Eine träge, lakonische Stimmung durchzieht den chilenischen Film „Carne De Perro“, in dem auf fast dokumentarische Weise Alejandro bei seinem Weg zur Beerdigung seines Freundes, bei der Beobachtung seiner Tochter oder bei einer Versammlung von Ex-Militärs begleitet und als tickende Zeitbombe geschildert wird. Verdrängung und Ablenkung war lange Zeit die Devise des wortkargen Mannes, der nur dann mit sich im Reinen zu sein scheint, wenn er seine Konzentration auf irgendeine greifbare Tätigkeit richten kann. Doch alle Versuche einer Normalisierung seines Zustandes verlaufen ins Leere. Seine Mitmenschen wenden sich entweder von ihm ab oder enttäuschen seine Erwartungen. Alejandros strikte Ablehnung von psychologischem Beistand versperrt zudem die Möglichkeit einer wirklichen Aufarbeitung dessen, was er erleben musste. Diese Widersprüchlichkeit kommt besonders eindringlich zu Tage, wenn Alejandro seinen Hund erst verbrennt, um ihn dann liebevoll zu verarzten. Alejandro Goic („La Nana – Die Perle“) spielt diesen innerlich zerstörten Charakter, der immer wieder Halt sucht und doch beständig weiter in seine innere Hölle abdriftet, mit einem beängstigenden Gefühl der Verlorenheit und unberechenbaren Wut.
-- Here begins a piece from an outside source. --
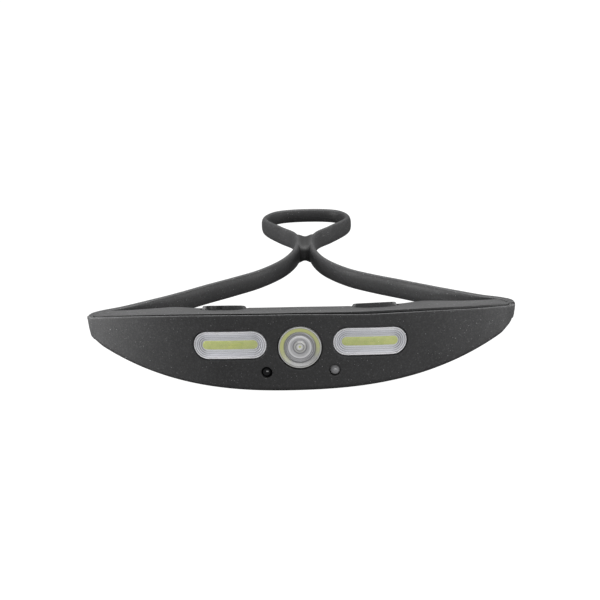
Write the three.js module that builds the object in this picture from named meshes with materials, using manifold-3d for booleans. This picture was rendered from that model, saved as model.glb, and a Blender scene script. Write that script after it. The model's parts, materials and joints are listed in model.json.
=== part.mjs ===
// A one-piece silicone headlamp: a curved lamp body with two COB floodlights, a spotlight and a hand-wave
// sensor, on a stretch strap that is pinched at the back into a small hanging loop.
// Millimetres, +Z up. The beams point along -Y and the head is on the +Y side.
// The origin is the middle of the flat land on the forehead pad.
// "Left" is the -X side, as seen by someone looking at the lamp from the front.
import * as THREE from "three";
import { mergeVertices } from "three/addons/utils/BufferGeometryUtils.js";
import Module from "manifold-3d";

const wasm = await Module();
wasm.setup();
const { degToRad, lerp, smoothstep } = THREE.MathUtils;

// ---- Driving dimensions -------------------------------------------------------------------------------
const CLEARANCE = 0.3; // gap between neighbouring pieces
const BODY_DEPTH = 19; // front face to back face, at the middle
const PAD_DEPTH = 1; // forehead pad, proud of the back face
const FRONT_Y = -(BODY_DEPTH + PAD_DEPTH);
const FRONT_RADIUS = 121; // the front face's bend round the forehead
const BEND_Y = FRONT_Y + FRONT_RADIUS; // where the bend's axis is
const FACE_ANGLE = 39.3; // degrees each side that the front face spans
const END_RADIUS = 6.5; // the outer bend from the lamp body into the strap
const END_TURN = 40; // degrees of that bend that belong to the body
const TOP_Z = 11.7;
const TOP_FALL = 6.7; // how far the top edge falls by OUTLINE_X
const TOP_POWER = 2.6;
const BOTTOM_Z = -16.8;
const BOTTOM_RISE = 12;
const BOTTOM_POWER = 2.85;
const OUTLINE_X = 75.3;
const WING_START_X = 36; // the body gets thinner from here to its ends
const END_DEPTH = 5.4;
const TIP_TOP = 4.7; // the body's top and bottom where it turns into the strap
const TIP_BOTTOM = -2.4;
const TIP_LEAN = 1.2; // how far the tip's lower edge leans inwards
const COVER_DEPTH = 2; // the front cover's thickness
const SHELL_FRONT = COVER_DEPTH + CLEARANCE;

const STRAP_HEIGHT = 7.2; // of the ribbon along the arms
const STRAP_THICKNESS = 2.9;
const ROOT_Z = 0.9; // the ribbon's middle where it leaves the body
const LOOP_HEIGHT = 5; // the ribbon is narrower round the hanging loop
const BRIDGE_HEIGHT = 7.8; // where the two arms join behind the head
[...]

Die konsequente Verweigerung jeder (einfachen) Erklärung, das Offenlegen von komplexen Zusammenhängen allein durch Dialogfetzen und kurze Andeutungen sind an sich interessante Stilmittel, die „Hundefleisch“ zu einem dichten Psychogramm hätten machen können. Durch ihren Einsatz fordert Fernando Guttonis den Zuschauer förmlich dazu heraus, aus kleinen Gesten Rückschlüsse auf die verletzte Psyche des Protagonisten zu ziehen. Doch der Bezug zum Pinochet-Regime und die Täterrolle der Hauptfigur bleiben letztlich so enigmatisch, dass sie ohne vorherige Informationen kaum verständlich sind: Die Kenntnis der jüngeren Geschichte Chiles wird schlicht vorausgesetzt. Doch gerade weil „Carne De Perro“ als erste chilenische Auseinandersetzung mit der Täterseite angepriesen und als ein wichtiger künstlerischer Schritt zur Aufarbeitung der Gräueltaten der Diktatur bezeichnet wird, ist die Verweigerung sämtlicher Hintergrundinformationen zum Regime im Allgemeinen und der traumatischen Erlebnisse des Protagonisten im Besonderen letztlich problematisch.
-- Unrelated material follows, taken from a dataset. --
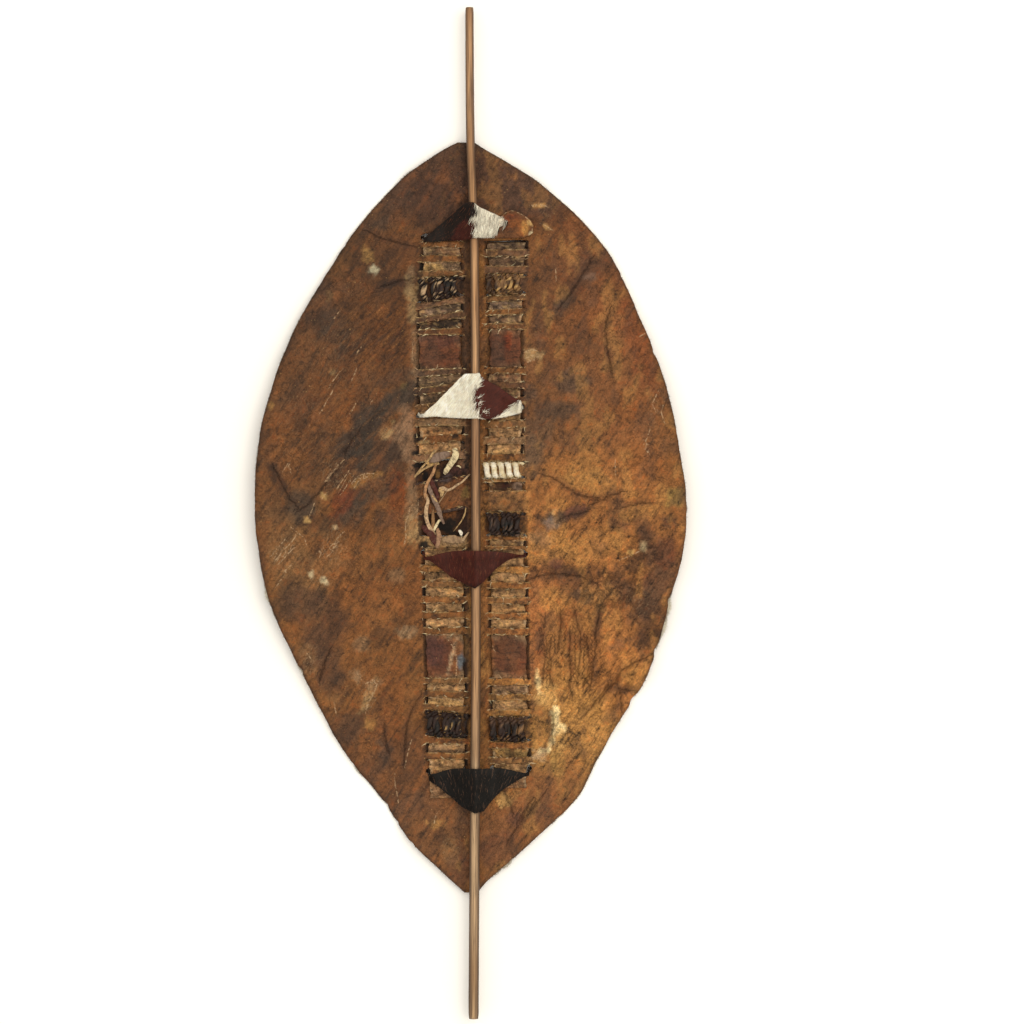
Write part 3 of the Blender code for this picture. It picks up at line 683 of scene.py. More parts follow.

Fazit: Regisseur Fernando Guzzonis verfolgt mit seinem Drama „Carne De Perro“ einen konsequenten Ansatz, kratzt aber mit der Aneinanderreihung von Alltäglichkeiten und tragischen Zwischenfällen letztlich nur an der rauen Hülle einer deprimierenden Täterexistenz gut ein Jahrzehnt nach Ende des Pinochet- Regimes. Eine wirkliche Auseinandersetzung mit den Verbrechen de Regimes dagegen findet nicht wirklich statt.